- **RECORDS FOR PROCESSING**:
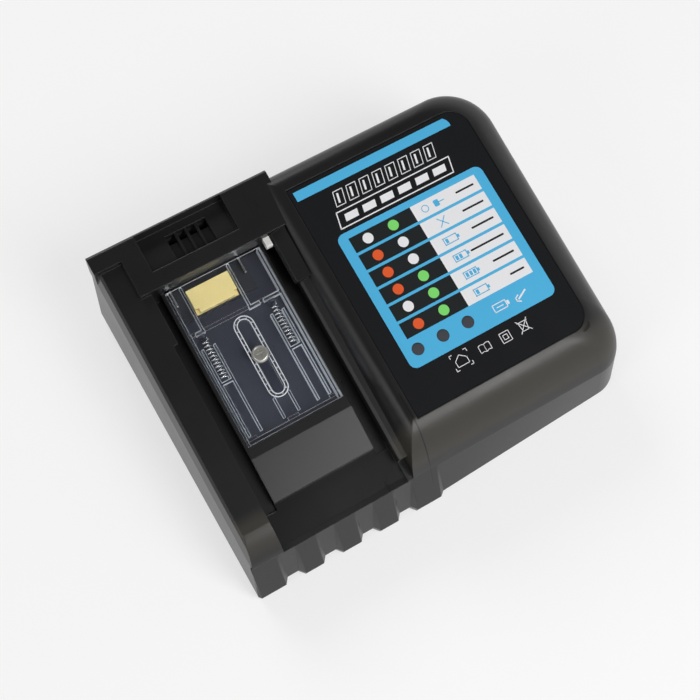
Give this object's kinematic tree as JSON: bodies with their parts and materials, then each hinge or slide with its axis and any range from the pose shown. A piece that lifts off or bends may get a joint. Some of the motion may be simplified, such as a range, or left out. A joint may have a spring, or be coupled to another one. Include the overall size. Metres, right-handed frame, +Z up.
{
  "type": "power tool battery charger",
  "caption": "Wedge-shaped charger for a slide-on tool battery, with a sloping rail bay, a clear terminal shutter and a rounded indicator console.",
  "frame": {"origin": "centre of the footprint at the level the rubber feet stand on", "axes": "+Z up, +Y to the rear where the cord leaves, +X to the right along the long side"},
  "size_m": [0.19, 0.15, 0.0614],
  "materials": {
    "case_charcoal": "fine textured, charcoal",
    "label_black": "glossy black sheet with printed colour fields",
    "lens_smoke": "smoked light windows",
    "led_clear": "water-clear moulded",
    "clear_shutter": "clear moulded plastic",
    "spring_steel": "drawn spring wire",
    "zinc_steel": "zinc plated",
    "contact_plate": "bright plated contact metal",
    "signal_yellow": "moulded yellow",
    "base_black": "moulded black",
    "plunger_white": "moulded off-white",
    "fan_black": "moulded black",
    "duct_grey": "moulded grey",
    "board_green": "solder-masked laminate",
    "core_iron": "dark ferrite",
    "winding_copper": "enamelled copper under tape",
    "can_sleeve": "shrink sleeve",
    "film_yellow": "moulded box",
    "sink_aluminium": "extruded",
    "fuse_glass": "glass tube with plated ends",
    "foot_rubber": "soft matt",
    "gland_rubber": "soft matt"
  },
  "bodies": {
    "housing": {"upper_case": "case_charcoal", "lower_case": "case_charcoal", "label_plate": "label_black", "indicator_lenses": "lens_smoke", "indicator_leds": "led_clear", "led_board": "board_green", "shutter_spring_left": "spring_steel", "shutter_spring_right": "spring_steel", "shutter_guide_screw": "zinc_steel", "shutter_guide_washer": "zinc_steel", "signal_connector": "signal_yellow", "positive_blade": "contact_plate", "negative_blade": "contact_plate", "terminal_base": "base_black", "sense_switch": "base_black", "fan_frame": "fan_black", "fan_screws": "zinc_steel", "air_duct": "duct_grey", "main_board": "board_green", "transformer_core": "core_iron", "transformer_winding": "winding_copper", "bulk_capacitor": "can_sleeve", "film_capacitors": "film_yellow", "heat_sink": "sink_aluminium", "fuse_link": "fuse_glass", "buzzer": "base_black", "board_screws": "zinc_steel", "case_screws": "zinc_steel", "rubber_feet": "foot_rubber", "cord_gland": "gland_rubber"},
    "shutter": {"terminal_shutter": "clear_shutter"},
    "sense_plunger": {"sense_plunger": "plunger_white"},
    "fan_rotor": {"fan_rotor": "fan_black", "fan_shaft": "zinc_steel"}
  },
  "joints": [
    {"name": "shutter_slide", "type": "slide", "parent": "housing", "child": "shutter", "axis": [0, 0.9874, 0.158], "range_m": [0, 0.014], "stiffness_N_per_m": 60, "springref_m": -0.012, "deforming": ["shutter_spring_left", "shutter_spring_right"]},
    {"name": "sense_plunger_slide", "type": "slide", "parent": "housing", "child": "sense_plunger", "axis": [0, 0.9874, 0.158], "range_m": [0, 0.0025], "stiffness_N_per_m": 120, "springref_m": -0.002},
    {"name": "fan_spin", "type": "hinge", "parent": "housing", "child": "fan_rotor", "pos_m": [0.004, 0.048, 0.029], "axis": [1, 0, 0], "continuous": true}
  ]
}
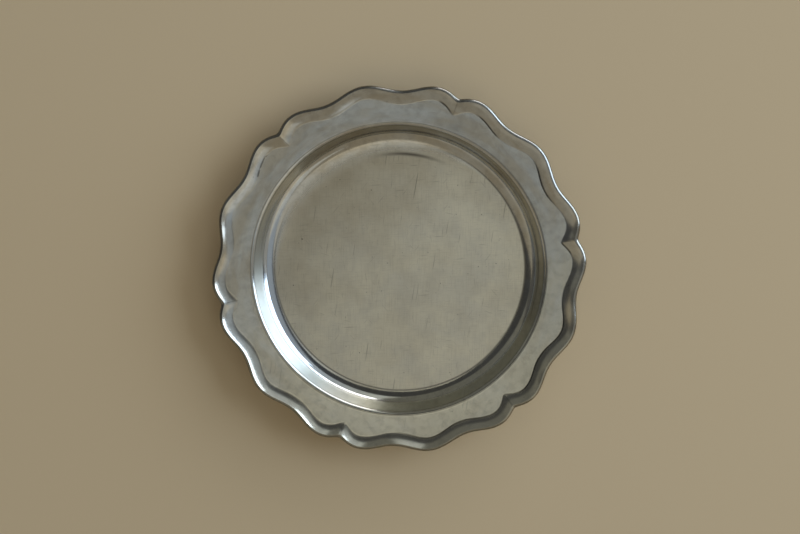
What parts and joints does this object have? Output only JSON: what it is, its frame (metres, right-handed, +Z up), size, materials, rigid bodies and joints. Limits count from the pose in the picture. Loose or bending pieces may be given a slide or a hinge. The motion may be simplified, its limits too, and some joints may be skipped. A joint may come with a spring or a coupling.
{
  "type": "paten plate",
  "caption": "Round shallow paten plate in worn pewter with a flat well, a plain flange and a wavy lobed border of mitred mouldings.",
  "frame": {"origin": "centre of the flat underside, where the plate rests", "axes": "+Z up along the plate's axis, out of the dish; +X and +Y lie in the rest plane, and the first notch of the border is 10.25 degrees from +X towards +Y"},
  "size_m": [0.2494, 0.246, 0.0208],
  "materials": {
    "dish_pewter": "aged pewter: dull satin well with fine scratches, smoother flange and wall",
    "border_pewter": "aged pewter: worn bright on the ridge and the lip, dark along the inner crease and the mitres"
  },
  "bodies": {
    "root": {"plate_body": "dish_pewter", "border_section_1": "border_pewter", "border_section_2": "border_pewter", "border_section_3": "border_pewter", "border_section_4": "border_pewter", "border_section_5": "border_pewter", "border_section_6": "border_pewter"}
  },
  "joints": []
}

- **TASK OBJECTIVE**: Reproduce each line of the material above precisely.

- **EXERCISE RESPONSE**:
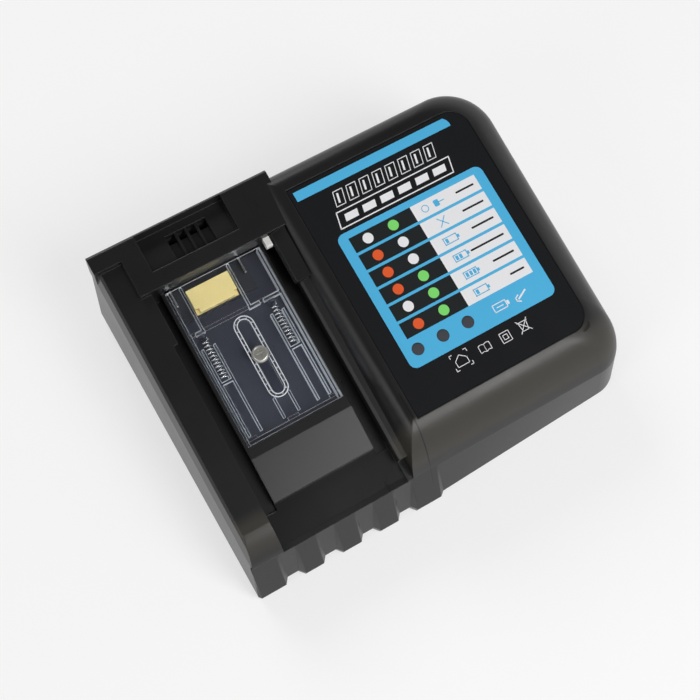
Give this object's kinematic tree as JSON: bodies with their parts and materials, then each hinge or slide with its axis and any range from the pose shown. A piece that lifts off or bends may get a joint. Some of the motion may be simplified, such as a range, or left out. A joint may have a spring, or be coupled to another one. Include the overall size. Metres, right-handed frame, +Z up.
{
  "type": "power tool battery charger",
  "caption": "Wedge-shaped charger for a slide-on tool battery, with a sloping rail bay, a clear terminal shutter and a rounded indicator console.",
  "frame": {"origin": "centre of the footprint at the level the rubber feet stand on", "axes": "+Z up, +Y to the rear where the cord leaves, +X to the right along the long side"},
  "size_m": [0.19, 0.15, 0.0614],
  "materials": {
    "case_charcoal": "fine textured, charcoal",
    "label_black": "glossy black sheet with printed colour fields",
    "lens_smoke": "smoked light windows",
    "led_clear": "water-clear moulded",
    "clear_shutter": "clear moulded plastic",
    "spring_steel": "drawn spring wire",
    "zinc_steel": "zinc plated",
    "contact_plate": "bright plated contact metal",
    "signal_yellow": "moulded yellow",
    "base_black": "moulded black",
    "plunger_white": "moulded off-white",
    "fan_black": "moulded black",
    "duct_grey": "moulded grey",
    "board_green": "solder-masked laminate",
    "core_iron": "dark ferrite",
    "winding_copper": "enamelled copper under tape",
    "can_sleeve": "shrink sleeve",
    "film_yellow": "moulded box",
    "sink_aluminium": "extruded",
    "fuse_glass": "glass tube with plated ends",
    "foot_rubber": "soft matt",
    "gland_rubber": "soft matt"
  },
  "bodies": {
    "housing": {"upper_case": "case_charcoal", "lower_case": "case_charcoal", "label_plate": "label_black", "indicator_lenses": "lens_smoke", "indicator_leds": "led_clear", "led_board": "board_green", "shutter_spring_left": "spring_steel", "shutter_spring_right": "spring_steel", "shutter_guide_screw": "zinc_steel", "shutter_guide_washer": "zinc_steel", "signal_connector": "signal_yellow", "positive_blade": "contact_plate", "negative_blade": "contact_plate", "terminal_base": "base_black", "sense_switch": "base_black", "fan_frame": "fan_black", "fan_screws": "zinc_steel", "air_duct": "duct_grey", "main_board": "board_green", "transformer_core": "core_iron", "transformer_winding": "winding_copper", "bulk_capacitor": "can_sleeve", "film_capacitors": "film_yellow", "heat_sink": "sink_aluminium", "fuse_link": "fuse_glass", "buzzer": "base_black", "board_screws": "zinc_steel", "case_screws": "zinc_steel", "rubber_feet": "foot_rubber", "cord_gland": "gland_rubber"},
    "shutter": {"terminal_shutter": "clear_shutter"},
    "sense_plunger": {"sense_plunger": "plunger_white"},
    "fan_rotor": {"fan_rotor": "fan_black", "fan_shaft": "zinc_steel"}
  },
  "joints": [
    {"name": "shutter_slide", "type": "slide", "parent": "housing", "child": "shutter", "axis": [0, 0.9874, 0.158], "range_m": [0, 0.014], "stiffness_N_per_m": 60, "springref_m": -0.012, "deforming": ["shutter_spring_left", "shutter_spring_right"]},
    {"name": "sense_plunger_slide", "type": "slide", "parent": "housing", "child": "sense_plunger", "axis": [0, 0.9874, 0.158], "range_m": [0, 0.0025], "stiffness_N_per_m": 120, "springref_m": -0.002},
    {"name": "fan_spin", "type": "hinge", "parent": "housing", "child": "fan_rotor", "pos_m": [0.004, 0.048, 0.029], "axis": [1, 0, 0], "continuous": true}
  ]
}
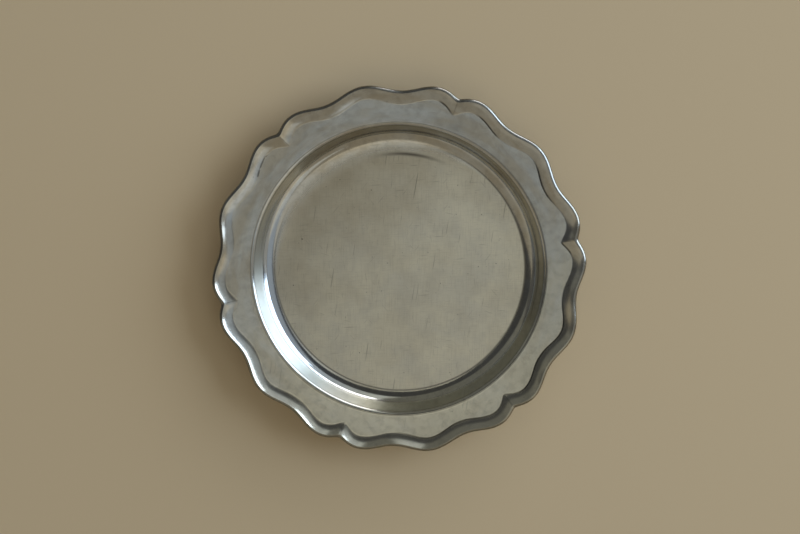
What parts and joints does this object have? Output only JSON: what it is, its frame (metres, right-handed, +Z up), size, materials, rigid bodies and joints. Limits count from the pose in the picture. Loose or bending pieces may be given a slide or a hinge. The motion may be simplified, its limits too, and some joints may be skipped. A joint may come with a spring or a coupling.
{
  "type": "paten plate",
  "caption": "Round shallow paten plate in worn pewter with a flat well, a plain flange and a wavy lobed border of mitred mouldings.",
  "frame": {"origin": "centre of the flat underside, where the plate rests", "axes": "+Z up along the plate's axis, out of the dish; +X and +Y lie in the rest plane, and the first notch of the border is 10.25 degrees from +X towards +Y"},
  "size_m": [0.2494, 0.246, 0.0208],
  "materials": {
    "dish_pewter": "aged pewter: dull satin well with fine scratches, smoother flange and wall",
    "border_pewter": "aged pewter: worn bright on the ridge and the lip, dark along the inner crease and the mitres"
  },
  "bodies": {
    "root": {"plate_body": "dish_pewter", "border_section_1": "border_pewter", "border_section_2": "border_pewter", "border_section_3": "border_pewter", "border_section_4": "border_pewter", "border_section_5": "border_pewter", "border_section_6": "border_pewter"}
  },
  "joints": []
}